The request
Your task is to repeat the listing exactly.
** start Data **
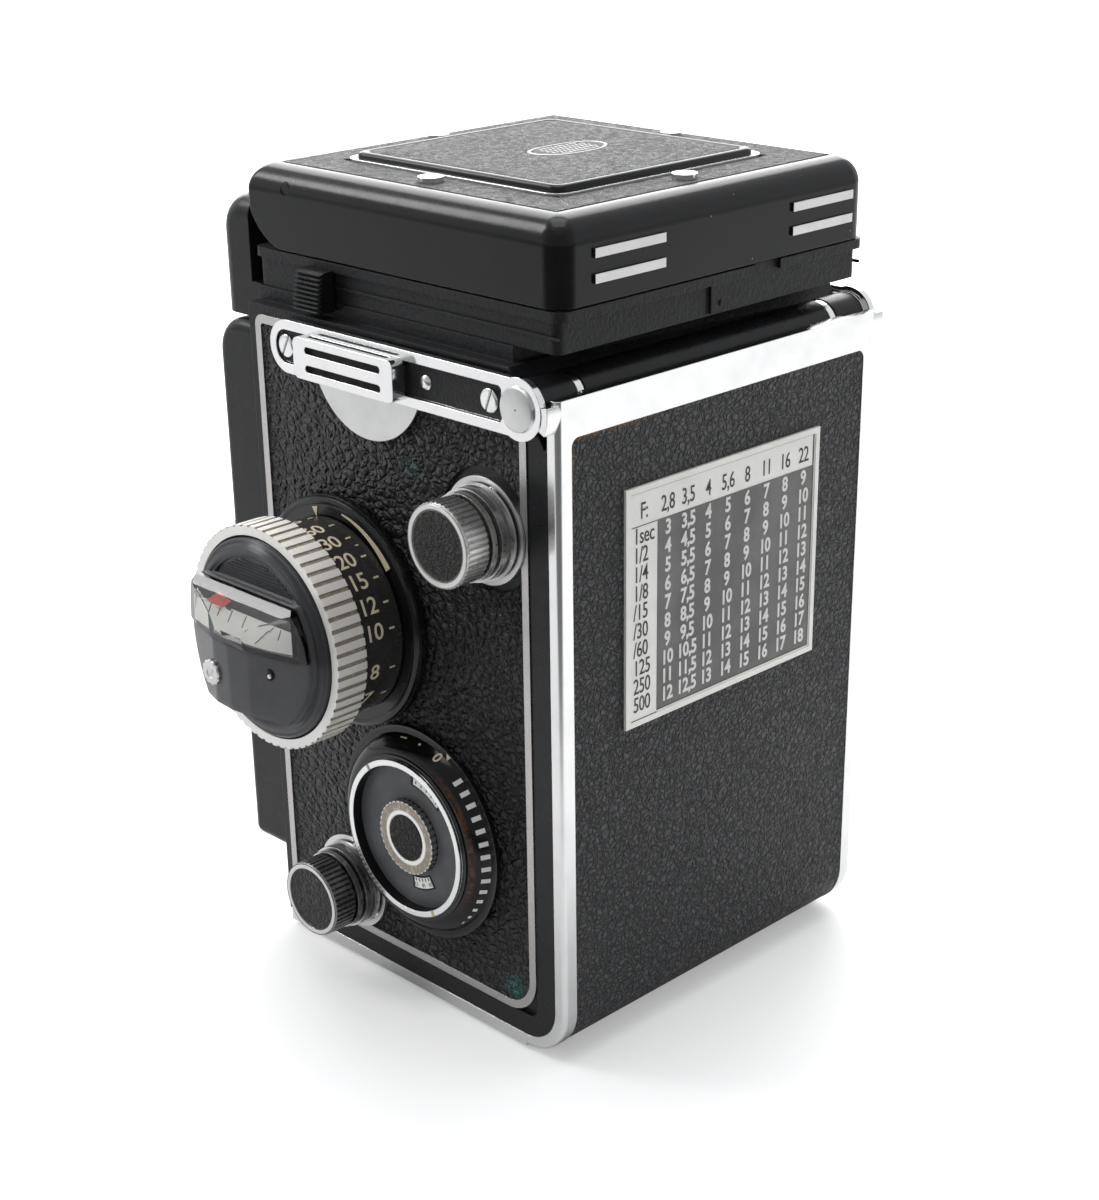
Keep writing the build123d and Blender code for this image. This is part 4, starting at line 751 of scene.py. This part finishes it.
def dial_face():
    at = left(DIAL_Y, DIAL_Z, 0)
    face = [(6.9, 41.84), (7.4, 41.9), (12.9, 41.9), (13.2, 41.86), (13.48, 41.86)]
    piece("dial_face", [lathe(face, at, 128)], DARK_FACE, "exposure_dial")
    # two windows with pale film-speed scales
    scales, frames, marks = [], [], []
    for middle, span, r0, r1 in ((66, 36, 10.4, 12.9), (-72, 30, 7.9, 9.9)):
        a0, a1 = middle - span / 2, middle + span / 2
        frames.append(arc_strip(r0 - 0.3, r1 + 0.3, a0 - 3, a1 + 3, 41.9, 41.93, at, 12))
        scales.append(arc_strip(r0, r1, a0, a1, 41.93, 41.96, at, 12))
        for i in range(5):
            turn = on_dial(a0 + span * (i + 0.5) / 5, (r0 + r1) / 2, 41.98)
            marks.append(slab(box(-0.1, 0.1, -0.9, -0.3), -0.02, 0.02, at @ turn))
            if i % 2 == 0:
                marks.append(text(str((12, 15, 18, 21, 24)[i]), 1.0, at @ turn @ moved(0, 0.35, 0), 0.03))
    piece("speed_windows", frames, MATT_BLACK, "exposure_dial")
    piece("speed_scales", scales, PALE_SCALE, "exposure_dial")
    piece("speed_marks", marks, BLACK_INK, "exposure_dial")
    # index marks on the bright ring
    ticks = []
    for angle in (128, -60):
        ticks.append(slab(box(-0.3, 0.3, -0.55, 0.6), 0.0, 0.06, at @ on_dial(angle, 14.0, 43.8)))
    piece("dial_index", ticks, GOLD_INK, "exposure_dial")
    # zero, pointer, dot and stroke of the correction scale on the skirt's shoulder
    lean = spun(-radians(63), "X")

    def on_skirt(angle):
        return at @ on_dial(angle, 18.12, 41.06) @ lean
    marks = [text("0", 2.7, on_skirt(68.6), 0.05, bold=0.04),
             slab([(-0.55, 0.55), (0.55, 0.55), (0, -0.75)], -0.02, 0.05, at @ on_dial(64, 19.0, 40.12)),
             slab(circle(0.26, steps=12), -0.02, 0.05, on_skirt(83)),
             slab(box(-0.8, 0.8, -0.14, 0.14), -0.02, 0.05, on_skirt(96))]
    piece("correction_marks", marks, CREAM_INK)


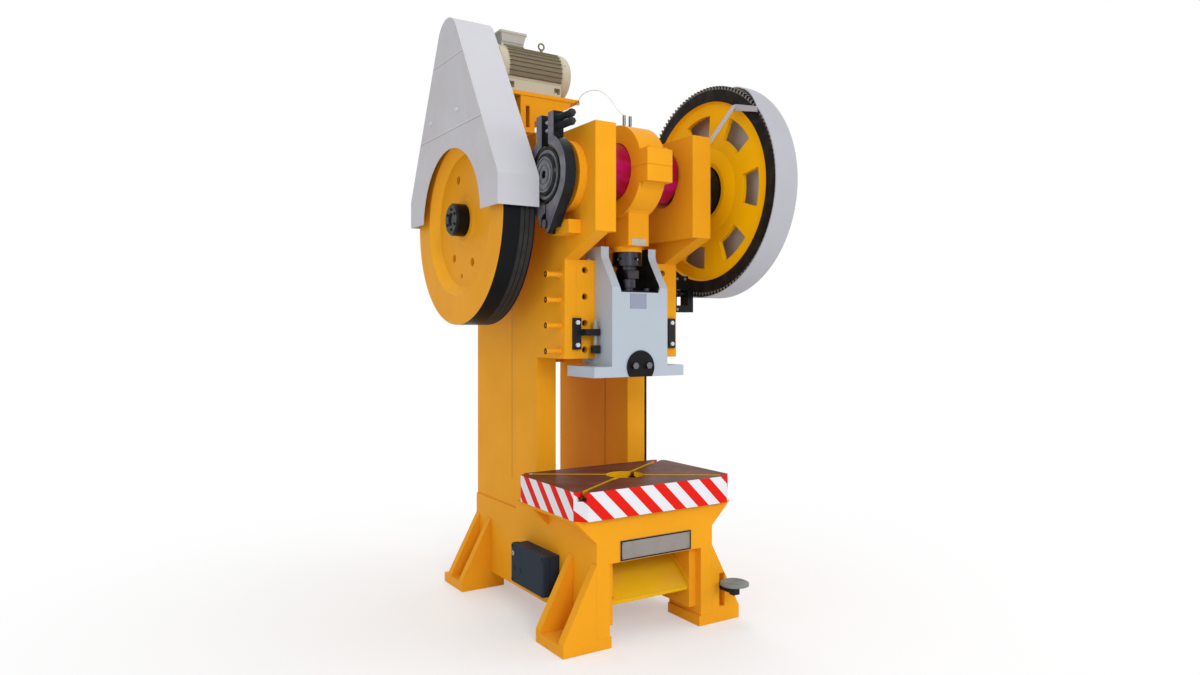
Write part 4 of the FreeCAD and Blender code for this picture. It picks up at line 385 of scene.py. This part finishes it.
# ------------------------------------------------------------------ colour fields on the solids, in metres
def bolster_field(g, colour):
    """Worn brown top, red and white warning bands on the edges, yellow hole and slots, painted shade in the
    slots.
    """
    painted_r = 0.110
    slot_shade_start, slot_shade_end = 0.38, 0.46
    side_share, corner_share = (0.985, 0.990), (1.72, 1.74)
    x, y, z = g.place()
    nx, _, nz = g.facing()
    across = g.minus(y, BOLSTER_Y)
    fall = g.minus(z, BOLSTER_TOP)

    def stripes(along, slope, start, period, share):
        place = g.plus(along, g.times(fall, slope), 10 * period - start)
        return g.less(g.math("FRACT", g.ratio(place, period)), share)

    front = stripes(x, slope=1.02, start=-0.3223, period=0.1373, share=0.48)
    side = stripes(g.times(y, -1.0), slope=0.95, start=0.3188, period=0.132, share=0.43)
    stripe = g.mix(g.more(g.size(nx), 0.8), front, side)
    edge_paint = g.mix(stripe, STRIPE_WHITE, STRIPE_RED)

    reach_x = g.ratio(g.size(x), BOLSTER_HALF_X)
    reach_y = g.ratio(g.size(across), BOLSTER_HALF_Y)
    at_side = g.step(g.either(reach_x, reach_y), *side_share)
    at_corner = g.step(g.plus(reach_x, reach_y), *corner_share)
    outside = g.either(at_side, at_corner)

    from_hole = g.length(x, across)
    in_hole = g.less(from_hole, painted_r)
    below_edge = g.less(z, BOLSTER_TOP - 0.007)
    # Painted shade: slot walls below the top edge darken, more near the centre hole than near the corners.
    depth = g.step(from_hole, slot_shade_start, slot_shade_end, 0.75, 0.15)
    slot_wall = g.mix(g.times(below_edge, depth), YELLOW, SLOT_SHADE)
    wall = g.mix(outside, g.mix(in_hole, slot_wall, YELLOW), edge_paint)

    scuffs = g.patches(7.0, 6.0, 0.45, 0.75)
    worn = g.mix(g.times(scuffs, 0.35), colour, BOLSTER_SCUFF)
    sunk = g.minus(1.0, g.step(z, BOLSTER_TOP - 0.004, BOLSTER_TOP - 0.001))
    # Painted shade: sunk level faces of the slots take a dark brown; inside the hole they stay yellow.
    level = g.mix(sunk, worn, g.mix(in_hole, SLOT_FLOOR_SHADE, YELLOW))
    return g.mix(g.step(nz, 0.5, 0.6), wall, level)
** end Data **
Final result
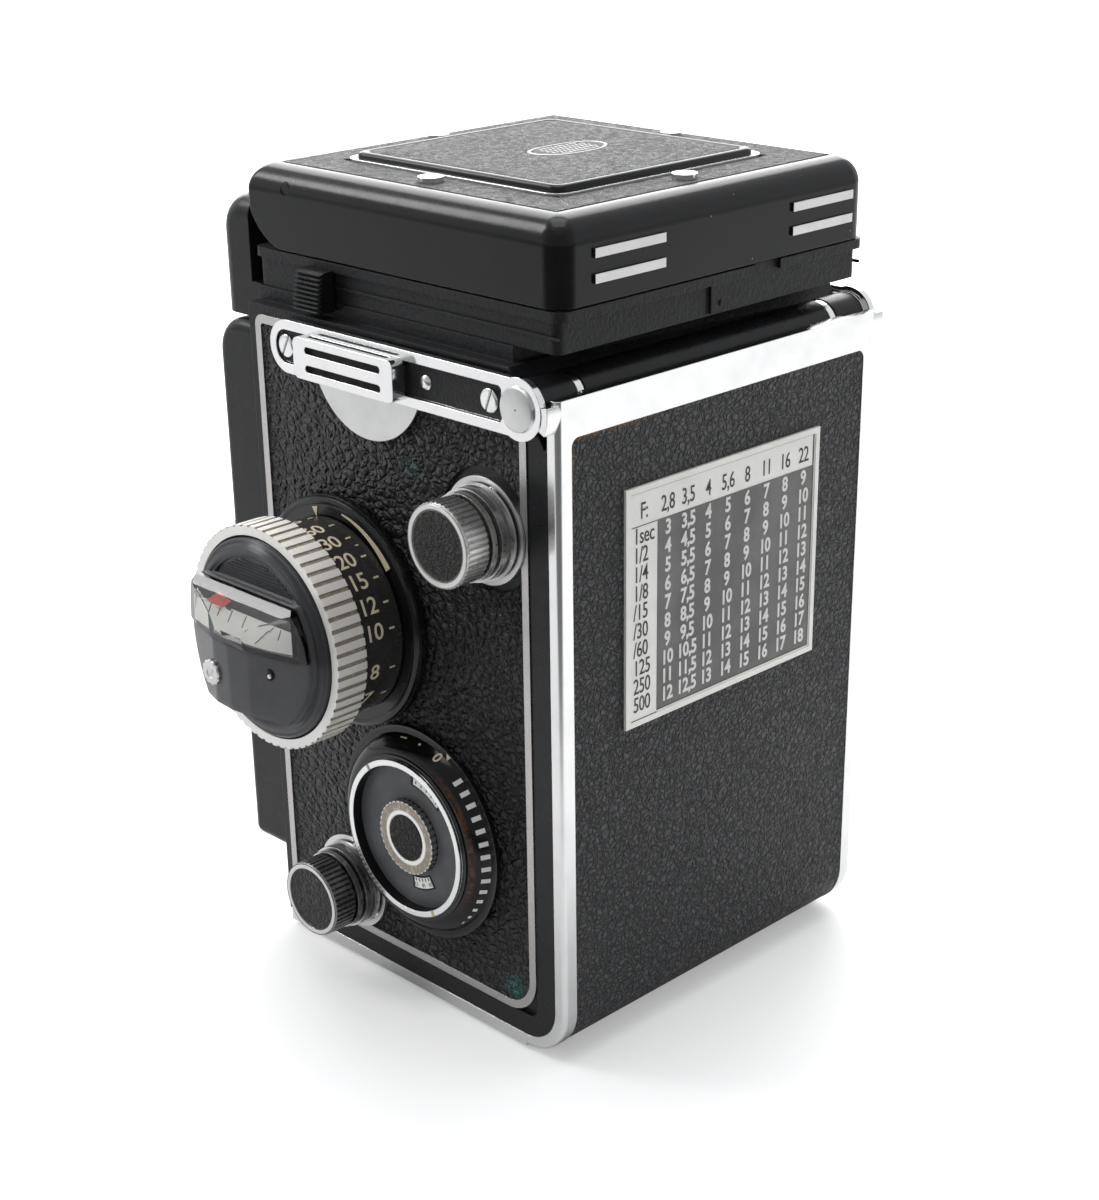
Keep writing the build123d and Blender code for this image. This is part 4, starting at line 751 of scene.py. This part finishes it.
def dial_face():
    at = left(DIAL_Y, DIAL_Z, 0)
    face = [(6.9, 41.84), (7.4, 41.9), (12.9, 41.9), (13.2, 41.86), (13.48, 41.86)]
    piece("dial_face", [lathe(face, at, 128)], DARK_FACE, "exposure_dial")
    # two windows with pale film-speed scales
    scales, frames, marks = [], [], []
    for middle, span, r0, r1 in ((66, 36, 10.4, 12.9), (-72, 30, 7.9, 9.9)):
        a0, a1 = middle - span / 2, middle + span / 2
        frames.append(arc_strip(r0 - 0.3, r1 + 0.3, a0 - 3, a1 + 3, 41.9, 41.93, at, 12))
        scales.append(arc_strip(r0, r1, a0, a1, 41.93, 41.96, at, 12))
        for i in range(5):
            turn = on_dial(a0 + span * (i + 0.5) / 5, (r0 + r1) / 2, 41.98)
            marks.append(slab(box(-0.1, 0.1, -0.9, -0.3), -0.02, 0.02, at @ turn))
            if i % 2 == 0:
                marks.append(text(str((12, 15, 18, 21, 24)[i]), 1.0, at @ turn @ moved(0, 0.35, 0), 0.03))
    piece("speed_windows", frames, MATT_BLACK, "exposure_dial")
    piece("speed_scales", scales, PALE_SCALE, "exposure_dial")
    piece("speed_marks", marks, BLACK_INK, "exposure_dial")
    # index marks on the bright ring
    ticks = []
    for angle in (128, -60):
        ticks.append(slab(box(-0.3, 0.3, -0.55, 0.6), 0.0, 0.06, at @ on_dial(angle, 14.0, 43.8)))
    piece("dial_index", ticks, GOLD_INK, "exposure_dial")
    # zero, pointer, dot and stroke of the correction scale on the skirt's shoulder
    lean = spun(-radians(63), "X")

    def on_skirt(angle):
        return at @ on_dial(angle, 18.12, 41.06) @ lean
    marks = [text("0", 2.7, on_skirt(68.6), 0.05, bold=0.04),
             slab([(-0.55, 0.55), (0.55, 0.55), (0, -0.75)], -0.02, 0.05, at @ on_dial(64, 19.0, 40.12)),
             slab(circle(0.26, steps=12), -0.02, 0.05, on_skirt(83)),
             slab(box(-0.8, 0.8, -0.14, 0.14), -0.02, 0.05, on_skirt(96))]
    piece("correction_marks", marks, CREAM_INK)


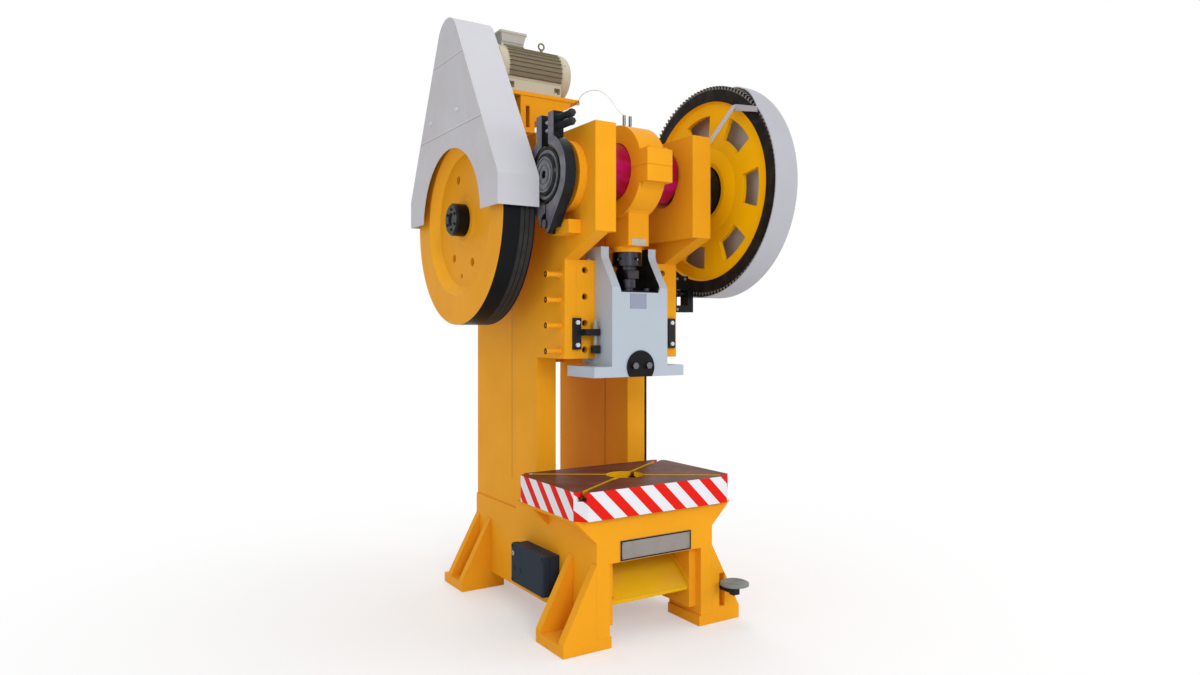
Write part 4 of the FreeCAD and Blender code for this picture. It picks up at line 385 of scene.py. This part finishes it.
# ------------------------------------------------------------------ colour fields on the solids, in metres
def bolster_field(g, colour):
    """Worn brown top, red and white warning bands on the edges, yellow hole and slots, painted shade in the
    slots.
    """
    painted_r = 0.110
    slot_shade_start, slot_shade_end = 0.38, 0.46
    side_share, corner_share = (0.985, 0.990), (1.72, 1.74)
    x, y, z = g.place()
    nx, _, nz = g.facing()
    across = g.minus(y, BOLSTER_Y)
    fall = g.minus(z, BOLSTER_TOP)

    def stripes(along, slope, start, period, share):
        place = g.plus(along, g.times(fall, slope), 10 * period - start)
        return g.less(g.math("FRACT", g.ratio(place, period)), share)

    front = stripes(x, slope=1.02, start=-0.3223, period=0.1373, share=0.48)
    side = stripes(g.times(y, -1.0), slope=0.95, start=0.3188, period=0.132, share=0.43)
    stripe = g.mix(g.more(g.size(nx), 0.8), front, side)
    edge_paint = g.mix(stripe, STRIPE_WHITE, STRIPE_RED)

    reach_x = g.ratio(g.size(x), BOLSTER_HALF_X)
    reach_y = g.ratio(g.size(across), BOLSTER_HALF_Y)
    at_side = g.step(g.either(reach_x, reach_y), *side_share)
    at_corner = g.step(g.plus(reach_x, reach_y), *corner_share)
    outside = g.either(at_side, at_corner)

    from_hole = g.length(x, across)
    in_hole = g.less(from_hole, painted_r)
    below_edge = g.less(z, BOLSTER_TOP - 0.007)
    # Painted shade: slot walls below the top edge darken, more near the centre hole than near the corners.
    depth = g.step(from_hole, slot_shade_start, slot_shade_end, 0.75, 0.15)
    slot_wall = g.mix(g.times(below_edge, depth), YELLOW, SLOT_SHADE)
    wall = g.mix(outside, g.mix(in_hole, slot_wall, YELLOW), edge_paint)

    scuffs = g.patches(7.0, 6.0, 0.45, 0.75)
    worn = g.mix(g.times(scuffs, 0.35), colour, BOLSTER_SCUFF)
    sunk = g.minus(1.0, g.step(z, BOLSTER_TOP - 0.004, BOLSTER_TOP - 0.001))
    # Painted shade: sunk level faces of the slots take a dark brown; inside the hole they stay yellow.
    level = g.mix(sunk, worn, g.mix(in_hole, SLOT_FLOOR_SHADE, YELLOW))
    return g.mix(g.step(nz, 0.5, 0.6), wall, level)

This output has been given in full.